Бугаев засопел, побагровел, дыхание у него сбилось. Он не привык к такому. Он привык, что он бьет, и люди валятся. А тут непонятно. Бьешь, а попасть не можешь. Достают тебя, а ты не видишь откуда. Вся его деревенская мощь оказалась ни к чему, потому что приложить ее было екуда. Воздух не свалишь.
— Стой! — рыкнул он, задыхаясь. — Стой, дерись по-людски!
Я не ответил и не остановился. Драться по-людски, по его понятиям, означало встать столбом и обменяться ударами. Но на это я не подписывался.
Зала зашумела иначе. Те, кто пришел смотреть, увидели что-то непонятное и от того еще более захватывающее.
— Ах ты ж, — я услышал голос Смирнова, — глядите, господа. Глядите-ка, что творится.
Я решил, что пора заканчивать комедию.
Поймав момент, когда Бугаев снова занес правую, открылся весь, как амбарные ворота, и вошел в удар. Левой, снизу, в печень, всем весом, с разворотом корпуса, как когда-то учили. Кулак ушел глубоко, под ребра. Бугаев ахнул, согнулся, воздух из него вышибло разом. Лицо посерело. Удар по печени особенный, от него складываются пополам, и никакая сила тут не спасет, потому что бьют не по мясу, а по нутру.
Он опустил руки, хватая ртом воздух.
Я ударил правой. Прямым, в челюсть, чисто, всем телом, от ноги через бедро в плечо и в кулак, в одно слитное движение. Голова его дернулась, мотнулась назад, и я услышал, как клацнули зубы. Колени у Бугаева подломились. Туша качнулась, его повело в сторону, и он рухнул на песок всей своей грудой, подняв облако пыли. Манеж охнул в один голос.
* * *
По «Положению о зауряд-военно-медицинских чиновниках» (1894 г.), студент-медик призывался в армию не как нижний чин. Государство наделяло его особым статусом.

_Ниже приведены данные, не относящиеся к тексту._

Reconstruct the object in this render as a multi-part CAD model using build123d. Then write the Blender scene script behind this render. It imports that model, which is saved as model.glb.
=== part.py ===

Зауряд-врач приравнивался к младшему обер-офицерскому чину (прапорщику). Он получал право носить офицерскую форму с погонами, личное холодное оружие и офицерское жалованье. По закону к нему были обязаны обращаться «Ваше благородие» — титул, исторически закрепленный за личными дворянами и обер-офицерами.
Хотя формально зауряд-врач не вписывался навсегда в дворянские родословные книги, на время ношения погон он получал права состояния, эквивалентные личному дворянству. В армейской иерархии он переставал быть «мещанином» и становился «офицером».
В том же 1894 году император Александр Третий подписал «Правила о разбирательстве ссор, случающихся в офицерской среде». Этот документ официально легализовал дуэли в Русской императорской армии, сделав их не просто правом, а иногда и обязанностью офицера.
Все конфликты разбирались специальным судом при полку. Так как зауряд-врач состоял в офицерском собрании и носил офицерские погоны, он полностью подпадал под юрисдикцию этого суда.
Если мещанину в штатском можно было просто дать пощечину без последствий, то оскорбление зауряд-врача считалось оскорблением офицерского мундира. Офицер (даже потомственный аристократ) не имел права уклониться от вызова зауряд-врача, сославшись на его происхождение. Отказ от дуэли под предлогом «он всего лишь мещанин» привел бы к тому, что Суд чести заставил бы самого аристократа подать в отставку за трусость и неуважение к армейским законам.
Этот высокий статус имел временный характер. Как только война заканчивается и зауряд-врач демобилизуется, с него снимают погоны. С этого момента он снова просто студент-разночинец.